Andy is sidetracked by the leather vendors. I’m curious until he tells me he needs a wallet. He examines every wallet at every leather booth, but comes away unsatisfied. The clothing is mostly leather as well, and Andy is looking for a textile riding pant. We decide to head back to the bikes for more water bottles as it is stinking hot. The shirt vendor is on the way out and we buy two sleeveless tees. Back at the bike and in broad daylight, Andy removes his riding pants and slips into his shorts. A few women have spotted him as I witness them pointing in his direction. It’s at this point that I notice he hasn’t chosen the best pair of skivvies in the drawer. As he’s bent over to pull up the shorts, he’s giving them a fine show.

We walk up to route 9 again and visit the forum shopping area. This is located indoors and the air-conditioning is just what the doctor ordered. We find our hardware for the trailer, but are still unlucky in the wallet and riding pant department. We head back the beach to pick up our packages from our vendor. With boxes strapped to each bike, we head out from the beach around 4 o’clock. We take 9L to the junction of 149 and stop at a convenience mart for refreshments. We leave here at 5pm and make our way back home.

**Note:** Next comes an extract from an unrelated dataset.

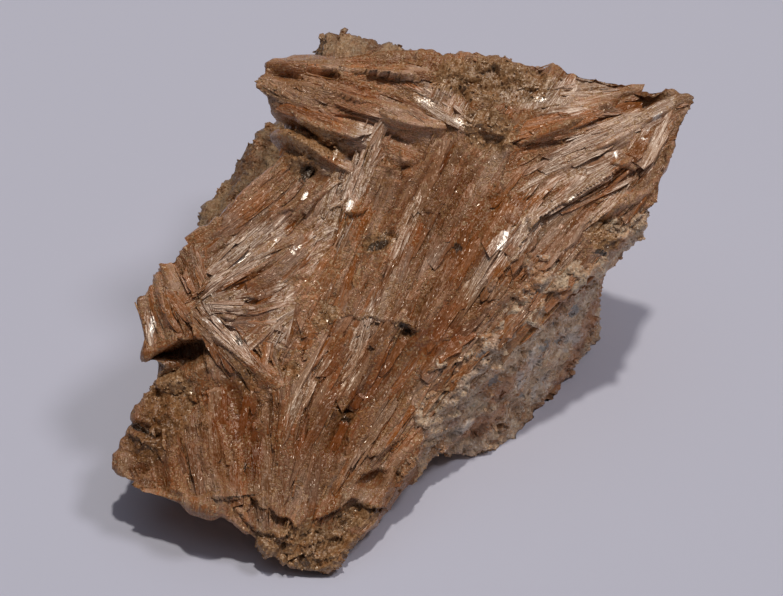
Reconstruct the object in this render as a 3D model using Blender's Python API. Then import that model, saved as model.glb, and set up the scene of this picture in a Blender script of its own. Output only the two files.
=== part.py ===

We make two more stops along the way, one for gas and one for ice cream. No motorcycle ride is any good without either of these. It’s a long day, but the roads have been spectacular and for the most part uneventful. At one point we found ourselves behind a very smelly animal transport vehicle. You could not only smell the excrement, but watch it run down the sides. I stayed well back as I didn’t want any of that spray on me. Our other incident was at the new rotary in Keene. I’m not sure the folks in this neck of the woods understand the concept behind rotaries. Andy and I are nearly picked off while in the rotary. The vehicles entering have no concern for right of way and take us off guard. I open up the throttle and put as much space between me and them as I can. We reach home safe and sound and I give my prayer of thanksgiving as is my habit, knowing that indeed, the angels hands were busy this day.